Although humor may seem too abstract to ever be quantifiable, researchers from the University of Alberta have created a mathematical model that aims to do the impossible - quantify it - in their recent paper, making it the first ever to present a quantifiable theory of humor.

"This really is the first paper that's ever had a quantifiable theory of humor," Chris Westbury, lead author of the study, said in a press release. "There's quite a small amount of experimental work that's been done on humor."

The study is based on what the researchers call the "snunkoople effect," referring to people laughing at made-up non-words, which is what pushed Westbury to investigate a possible quantifiable theory of humor. This investigation lead to the hypothesis that entropy - a measure of how ordered or predictable something is - may be the key to understanding why made-up words seem to be inherently more funny than those that aren't.

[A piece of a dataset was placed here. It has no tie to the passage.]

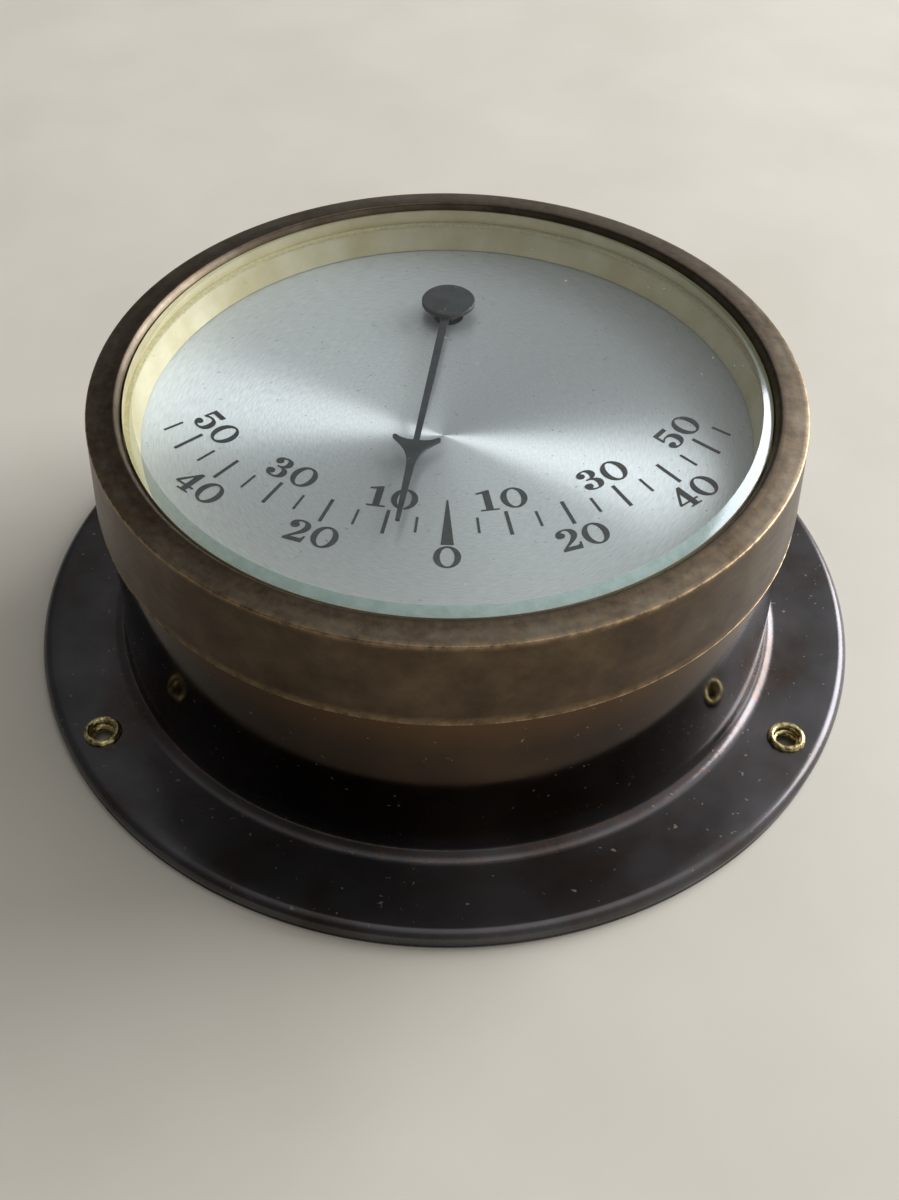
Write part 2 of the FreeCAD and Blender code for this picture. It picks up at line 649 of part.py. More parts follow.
def clamp_screw():
    """Headless slotted screw that locks the clamp to the arbor."""
    start = PIVOT_Y + ARBOR_R
    screw = Part.makeCylinder(SET_SCREW_R, SET_SCREW_LENGTH, V(0, start, ROD_Z), V(0, 1, 0))
    corner = V(-2 * SET_SCREW_R, start + SET_SCREW_LENGTH - SLOT_DEPTH, ROD_Z - 0.25 * SLOT_WIDTH)
    slot = Part.makeBox(4 * SET_SCREW_R, SLOT_DEPTH, 0.5 * SLOT_WIDTH, corner)
    return hang(screw.cut(slot))


def rod_start():
    """Distance from the pivot to the rod's upper end, the floor of the clamp's slot."""
    return 0.45 * ROD_CLAMP_R


def pendulum_rod():
    """Flat strip from the clamp to the bob."""
    start = rod_start()
    length = PENDULUM_LENGTH - start + 0.4 * BOB_R
    strip = Part.makeBox(ROD_WIDTH, length, ROD_THICK,
                         V(-0.5 * ROD_WIDTH, PIVOT_Y - start - length, ROD_Z - HALF_ROD))
    return hang(strip.cut(rod(SCREW_R, ROD_Z - 2, ROD_Z + 2, 0, PIVOT_Y - PENDULUM_LENGTH)))


def pendulum_bob():
    """Heavy round weight, slotted across for the rod and held by a screw from behind."""
    low = ROD_Z - 0.5 * BOB_THICK
    high = ROD_Z + 0.5 * BOB_THICK
    centre_y = PIVOT_Y - PENDULUM_LENGTH
    bob = rod(BOB_R, low, high, 0, centre_y)
    bob = bob.makeChamfer(BOB_EDGE, [e for e in bob.Edges if e.BoundBox.ZLength < 1e-6])
    slot_end = rod_start() - PENDULUM_LENGTH
    slot = Part.makeBox(ROD_WIDTH, -slot_end + 0.4 * BOB_R, ROD_THICK,
                        V(-0.5 * ROD_WIDTH, centre_y - 0.4 * BOB_R, ROD_Z - HALF_ROD))
    bob = bob.cut(slot)
    return hang(bob.cut(rod(SCREW_R, low - 1, ROD_Z + 0.3 * BOB_THICK, 0, centre_y)))


def bob_screw():
    """Screw through the bob and the rod's end."""
    low = ROD_Z - 0.5 * BOB_THICK
    return hang(slotted_screw(0, PIVOT_Y - PENDULUM_LENGTH, low, 1, BOB_SCREW_HEAD_R, BOB_SCREW_HEAD,
                              SCREW_R, 0.8 * BOB_THICK))


def stop_places():
    """Centres of the two stop pins: the rod's edge comes near one at each end of the swing."""
    reach = 0.5 * ROD_WIDTH + STOP_PIN_R + STOP_CLEAR
    spread = STOP_ANGLE + math.degrees(math.asin(reach / STOP_CIRCLE_R))
    places = []
    for side in (-1, 1):
        at = polar(STOP_CIRCLE_R, side * spread - 90.0, 0.0, (0.0, PIVOT_Y))
        places.append((at.x, at.y))
    return places


def stop_pin(x, y):
    """Pin pressed into the movement plate, long enough to meet the rod."""
    return rod(STOP_PIN_R, ROD_Z - HALF_ROD - STOP_TAIL, PLATE_TOP, x, y)


def foot_nut(x, y):
    """Nut on a dial foot, behind the movement plate."""
    return hex_nut(x, y, PLATE_BACK - NUT_THICK, PLATE_BACK, NUT_ACROSS, FOOT_THREAD_R)


def plate_screw(x, y):
    """Screw whose head sits on the front of the movement plate."""
    return slotted_screw(x, y, PLATE_TOP, -1, SCREW_HEAD_R, SCREW_HEAD, SCREW_R, SCREW_LENGTH)


def bridge_screw(x, y):
    """Screw whose head sits on the back of the bridge."""
    return slotted_screw(x, y, BRIDGE_BACK, 1, SCREW_HEAD_R, SCREW_HEAD, SCREW_R, SCREW_LENGTH)


def back_cover():
    """Pressed cup that closes the back by friction inside the wall."""
    radius = wall_radius(COVER_BACK_Z + COVER_RIM) - WALL_SHEET - COVER_GAP
    return turned([
        (0, COVER_BACK_Z), (radius, COVER_BACK_Z, COVER_THICK), (radius, COVER_BACK_Z + COVER_RIM),
        (radius - COVER_THICK, COVER_BACK_Z + COVER_RIM),
        (radius - COVER_THICK, COVER_BACK_Z + COVER_THICK), (0, COVER_BACK_Z + COVER_THICK),
    ])


def copies(make, places):
    """One group holding a copy of a piece at each place."""
    return Part.makeCompound([make(x, y) for x, y in places])


def ring_places(radius, count, first):
    places = []
    for angle in around(count, first):
        at = polar(radius, angle)
        places.append((at.x, at.y))
    return places


hole_places = ring_places(HOLE_CIRCLE_R, HOLE_COUNT, 90.0)
foot_places = ring_places(FOOT_CIRCLE_R, FOOT_COUNT, FOOT_ANGLE)
lug_places = ring_places(lug_radius(), LUG_COUNT, LUG_ANGLE)
pillar_places = [(-PILLAR_SPREAD, PIVOT_Y), (PILLAR_SPREAD, PIVOT_Y)]

parts = {
    "case_shell": case_shell(),
    "mounting_eyelets": copies(eyelet, hole_places),
    "bezel_ring": bezel_ring(),
    "glass": glass(),
    "glass_gasket": glass_gasket(),
    "reflector_ring": reflector_ring(),
    "dial_plate": dial_plate(),
    "scale_ticks": scale_ticks(),
    "zero_mark": zero_mark(),
    "scale_numerals": scale_numerals(),
    "dial_feet": copies(dial_foot, foot_places),
    "dial_foot_nuts": copies(foot_nut, foot_places),
    "movement_plate": movement_plate(),
    "case_lugs": Part.makeCompound([case_lug(angle) for angle in around(LUG_COUNT, LUG_ANGLE)]),
    "plate_screws": copies(plate_screw, lug_places),
    "front_bush": bush(PLATE_BACK, PLATE_TOP, True, ARBOR_R + RUN_CLEAR),
    "rear_bush": bush(BRIDGE_BACK, BRIDGE_TOP, False, ARBOR_PIVOT_R + RUN_CLEAR),
    "rear_bridge": rear_bridge(),
    "bridge_pillars": Part.makeCompound([bridge_pillar(x) for x, y in pillar_places]),
    "pillar_screws": copies(plate_screw, pillar_places),
    "bridge_screws": copies(bridge_screw, pillar_places),
    "stop_pins": copies(stop_pin, stop_places()),
    "arbor": arbor(),
    "pointer_blade": pointer_blade(),
    "pointer_collet": pointer_collet(),
    "pointer_hub": pointer_hub(),
    "pendulum_clamp": pendulum_clamp(),
    "clamp_screw": clamp_screw(),
    "pendulum_rod": pendulum_rod(),
    "pendulum_bob": pendulum_bob(),
    "bob_screw": bob_screw(),
    "back_cover": back_cover(),
}

os.makedirs("parts", exist_ok=True)
for name, shape in parts.items():
    if shape.ShapeType == "Solid" or len(shape.Solids) != 1:
        solid = shape
    else:
        solid = shape.Solids[0]
    print(name, "solids", len(solid.Solids), "valid", solid.isValid(), "volume", round(solid.Volume, 2))
    solid.exportStep("parts/" + name + ".step")
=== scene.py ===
import math

import bmesh
import bpy
from mathutils import Matrix, Vector


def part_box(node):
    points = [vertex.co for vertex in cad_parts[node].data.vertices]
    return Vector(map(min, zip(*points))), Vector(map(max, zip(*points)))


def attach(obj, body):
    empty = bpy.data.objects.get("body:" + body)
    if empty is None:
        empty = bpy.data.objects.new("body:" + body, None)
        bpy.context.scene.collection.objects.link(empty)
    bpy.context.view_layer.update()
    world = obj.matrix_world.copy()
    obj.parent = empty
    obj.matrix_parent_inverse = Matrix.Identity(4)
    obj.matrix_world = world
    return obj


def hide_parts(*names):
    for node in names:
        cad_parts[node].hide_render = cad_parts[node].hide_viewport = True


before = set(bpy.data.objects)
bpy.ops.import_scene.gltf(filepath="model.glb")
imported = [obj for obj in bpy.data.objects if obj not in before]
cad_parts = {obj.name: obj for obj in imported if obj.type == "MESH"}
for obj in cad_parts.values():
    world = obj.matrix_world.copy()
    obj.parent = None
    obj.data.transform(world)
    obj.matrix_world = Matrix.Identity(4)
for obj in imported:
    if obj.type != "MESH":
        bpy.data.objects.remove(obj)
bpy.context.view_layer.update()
MM = 0.001

# Sizes in millimetres that the frame doesn't give by itself
FLANGE_TOP = 3.0
SHEET = 0.9
RIM_ROUND = 1.7
RIM_EDGE = 0.15
FOOT_FILLET = 2.2
FOOT_RISE = FOOT_FILLET * 1.8
WALL_R_FOOT = 55.3
WALL_R_HEAD = 54.1
WALL_THICK = 1.0
THREAD_GAP = 0.12
BEZEL_R_TOP = 55.5
BEZEL_EDGE_Z = 49.5
BEZEL_FACE_R = 51.1
BEZEL_LIP_DEPTH = 1.1
GLASS_GAP = 0.3
GLASS_BEVEL_R = 48.4
GLASS_BEVEL_DROP = 0.8
REFLECTOR_R_DIAL = 47.95
REFLECTOR_R_GLASS = 49.3
REFLECTOR_SHEET = 0.6
GASKET_WIDTH = 0.8
COVER_SHEET = 0.8
HOLE_CIRCLE_R = 63.9
HOLE_COUNT = 3
DRILL_LENGTH = 4.0
EYELET_BORE_R = 2.15
EYELET_WALL = 0.45
EYELET_FIT = 0.05
FLOOR_HALF = 1500.0

# Gap in millimetres that keeps two faces from lying in one plane
FILM = 0.03

# Facets round a turned piece, length of a facet along a rounded corner, and the angle from which an edge is sharp
TURN_STEPS = 288
CORNER_STEP = 0.12
SHARP_FROM = math.radians(35)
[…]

"We did show, for example, that Dr. Seuss - who makes funny non-words-made non-words that were predictably lower in entropy," said Westbury. "He was intuitively making lower-entropy words when he was making his non-words. It essentially comes down to the probability of the individual letters. So if you look at a Seuss word like yuzz-a-ma-tuzz and calculate its entropy, you would find it is a low-entropy word because it has improbable letters like Z."

The first part of the study asked subjects to compare the humor level of two non-words, while the second part asked subjects to rate just one non-word in terms of humor. Westbury and his researchers predicted the words that they thought subjects would find the most funny based on entropy ratings.

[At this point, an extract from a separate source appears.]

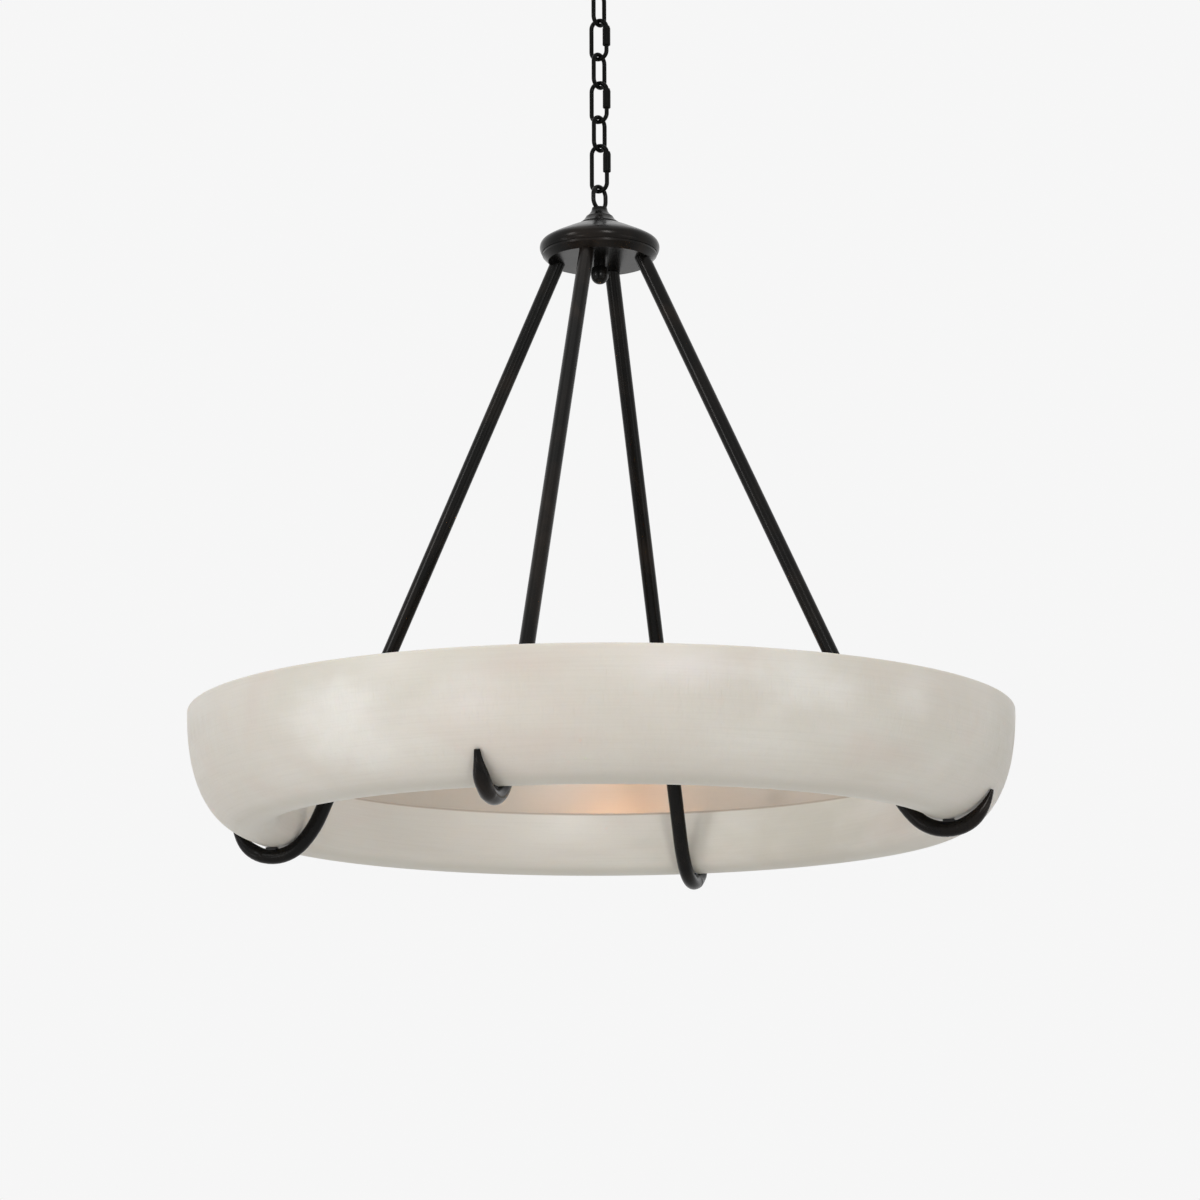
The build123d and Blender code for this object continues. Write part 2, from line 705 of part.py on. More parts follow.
# Knob finial that screws on the stem's lower end
knob_shoulder = (FINIAL_SHOULDER_R, PLATE_FACE - FINIAL_SHOULDER_DROP)
with BuildPart() as finial:
    with BuildSketch(Plane.XZ):
        with BuildLine():
            Polyline(
                (0, knob_z - FINIAL_R),
                (0, knob_z - STEM_END_GAP),
                (cover_bore, knob_z - STEM_END_GAP),
                (cover_bore, PLATE_FACE),
                (FINIAL_NECK_R, PLATE_FACE),
                (FINIAL_NECK_R, PLATE_FACE - FINIAL_NECK),
                knob_shoulder,
            )
            TangentArc((FINIAL_R, knob_z), knob_shoulder, tangent=(0, 1))
            TangentArc((FINIAL_R, knob_z), (0, knob_z - FINIAL_R), tangent=(0, -1))
        make_face()
    revolve(axis=Axis.Z)

# One arm along +X: tube, hook and claw, with its bore and outlet
with BuildPart() as arm_master:
    add(arm_rod(BAR_R))
    add(claw())
    add(tube_bore(), mode=Mode.SUBTRACT)

# Bushes in the wire outlets
with BuildPart() as wire_bushes:
    for quarter in QUARTERS:
        add(outlet_bush(), rotation=(0, 0, quarter))

# Rest pads: flat under the stone, hollowed over the hook
with BuildPart() as pad_master:
    with BuildSketch(Plane.XY.offset(FOOT_Z - SEAT_GAP - PAD_BLOCK)):
        with Locations((RING_FOOT_R + PAD_OUT, 0)):
            Rectangle(PAD_LENGTH, PAD_WIDTH)
    extrude(amount=PAD_BLOCK)
    add(arm_rod(BAR_R + SEAT_GAP), mode=Mode.SUBTRACT)
with BuildPart() as rest_pads:
    pad_top = pad_master.part.solids().sort_by(Axis.Z)[-1]
    for quarter in QUARTERS:
        add(pad_top, rotation=(0, 0, quarter))

# Alabaster ring, turned from one block: outer bowl, trough and inner wall
with BuildPart() as alabaster_ring:
    ring_foot = (RING_FOOT_R, FOOT_Z)
    trough_r = RING_FOOT_R + TROUGH_OUT
    trough = (trough_r, TROUGH_Z)
    rim_out = (RIM_R, RIM_Z)
    rim_in = (RIM_R - WALL, RIM_Z)
    lip_out = (INNER_RIM_R, RIM_Z + INNER_RIM_H)
    lip_in = (INNER_RIM_R + WALL, RIM_Z + INNER_RIM_H)
    bowl_pulls = ((RIM_R - SIDE_LEAN, FOOT_Z + SIDE_RISE), (RING_FOOT_R + FOOT_OUT_PULL, FOOT_Z))
    inner_pulls = ((RING_FOOT_R - FOOT_IN_PULL, FOOT_Z), (INNER_RIM_R - INNER_LEAN, FOOT_Z + INNER_RISE))
    lip_pulls = ((lip_in[0], TROUGH_Z + TROUGH_IN_RISE), (trough_r - TROUGH_IN_PULL, TROUGH_Z))
    trough_pulls = ((trough_r + TROUGH_OUT_PULL, TROUGH_Z), (rim_in[0] - TROUGH_LEAN, TROUGH_Z + SIDE_RISE))
    with BuildSketch(Plane.XZ) as ring_section:
        with BuildLine():
            Bezier(rim_out, *bowl_pulls, ring_foot)
            Bezier(ring_foot, *inner_pulls, lip_out)
            Line(lip_out, lip_in)
            trough_inside = Bezier(lip_in, *lip_pulls, trough)
            trough_outside = Bezier(trough, *trough_pulls, rim_in)
            Line(rim_in, rim_out)
        make_face()
        lips = ring_section.vertices().filter_by(lambda v: v.Z > RIM_Z + INNER_RIM_H - 1)
        fillet(lips, LIP_ROUND)
    revolve(axis=Axis.Z)

# Lamp carrier, a flat hoop whose edges rest on the trough's curves
carrier_in = CARRIER_MID_R - CARRIER_WIDTH / 2
carrier_out = CARRIER_MID_R + CARRIER_WIDTH / 2
carrier_seat = max(height_at(trough_inside, carrier_in), height_at(trough_outside, carrier_out))
carrier_base = carrier_seat + CARRIER_GAP
carrier_top = carrier_base + CARRIER_THICK
lamp_z = carrier_top + LAMP_RISE
foot_x = HOLDER_FACE + HOLDER_LENGTH + HOLDER_FOOT / 2
screw_spots = ((foot_x, -SCREW_HALF_SPACING), (foot_x, SCREW_HALF_SPACING))
with BuildPart() as lamp_carrier:
    with BuildSketch(Plane.XY.offset(carrier_base)):
        Circle(carrier_out)
        Circle(carrier_in, mode=Mode.SUBTRACT)
    extrude(amount=CARRIER_THICK)
    for quarter in QUARTERS:
        with BuildSketch(lamp_plane(quarter, carrier_base)):
            with Locations(*screw_spots):
                Circle(SCREW_R + RUNNING)
        extrude(amount=CARRIER_THICK, mode=Mode.SUBTRACT)

# Lampholders, lamps and holder screws, once per quarter
lampholders = []
lamps = []
screw_sets = []
for quarter in QUARTERS:
    deck = lamp_plane(quarter, carrier_top)
    face = lamp_cross(quarter, lamp_z, HOLDER_FACE)
    with BuildPart() as lampholder:
        with BuildSketch(deck):
            with Locations((HOLDER_FACE + HOLDER_LENGTH / 2, 0)):
                RectangleRounded(HOLDER_LENGTH, HOLDER_WIDTH, HOLDER_ROUND)
        extrude(amount=HOLDER_HEIGHT)
        with BuildSketch(deck):
            with Locations((foot_x - HOLDER_FOOT_LAP / 2, 0)):
                Rectangle(HOLDER_FOOT + HOLDER_FOOT_LAP, HOLDER_WIDTH)
        extrude(amount=HOLDER_FOOT_THICK)
        with BuildSketch(deck):
            with Locations(*screw_spots):
                Circle(SCREW_R + RUNNING)
        extrude(amount=HOLDER_FOOT_THICK, mode=Mode.SUBTRACT)
        with BuildSketch(face):
            RectangleRounded(
                LAMP_BASE_WIDTH + 2 * SOCKET_GAP,
                LAMP_BASE_HEIGHT + 2 * SOCKET_GAP,
                SOCKET_ROUND,
            )
        extrude(amount=LAMP_BASE_DEPTH, mode=Mode.SUBTRACT)
        with BuildSketch(face):
            with Locations((-PIN_HALF_SPACING, 0), (PIN_HALF_SPACING, 0)):
                Circle(PIN_R + RUNNING)
        extrude(amount=LAMP_BASE_DEPTH + PIN_LENGTH + PIN_END_GAP, mode=Mode.SUBTRACT)
    lampholders.append(lampholder.part)
    shoulder = lamp_cross(quarter, lamp_z, HOLDER_FACE - LAMP_SHOULDER)
    with BuildPart() as lamp:
        with BuildSketch(shoulder):
            RectangleRounded(LAMP_BASE_WIDTH, LAMP_BASE_HEIGHT, LAMP_BASE_ROUND)
        extrude(amount=LAMP_SHOULDER + LAMP_BASE_DEPTH - SEAT_GAP)
        with BuildSketch(shoulder.offset(LAMP_BASE_DEPTH)):
            with Locations((-PIN_HALF_SPACING, 0), (PIN_HALF_SPACING, 0)):
                Circle(PIN_R)
        extrude(amount=LAMP_SHOULDER + PIN_LENGTH)
        with BuildSketch(shoulder):
            Circle(LAMP_R)
        extrude(amount=-LAMP_LENGTH)
        dome_end = lamp.faces().filter_by(GeomType.PLANE).sort_by(deck.location.x_axis)[0]
        fillet(dome_end.edges(), LAMP_DOME)
    lamps.append(lamp.part)
    with BuildPart() as screws:
        with BuildSketch(deck.offset(-CARRIER_THICK)):
            with Locations(*screw_spots):
                Circle(SCREW_R)
        extrude(amount=CARRIER_THICK + HOLDER_FOOT_THICK)
        with BuildSketch(deck.offset(HOLDER_FOOT_THICK)):
            with Locations(*screw_spots):
                Circle(SCREW_HEAD_R)
        extrude(amount=SCREW_HEAD)
    screw_sets.append(screws.part)
with BuildPart() as holder_screws:
    for screw_set in screw_sets:
        add(screw_set)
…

"The results show that the bigger the difference in the entropy between the two words, the more likely the subjects were to choose the way we expected them to," said Westbury. "To be able to predict with that level of accuracy is amazing. You hardly ever get that in psychology, where you get to predict what someone will choose 92 per cent of the time."

Predicting humor can help researchers understand the different ways that various ideas and words can be funny and have many implications for psychology.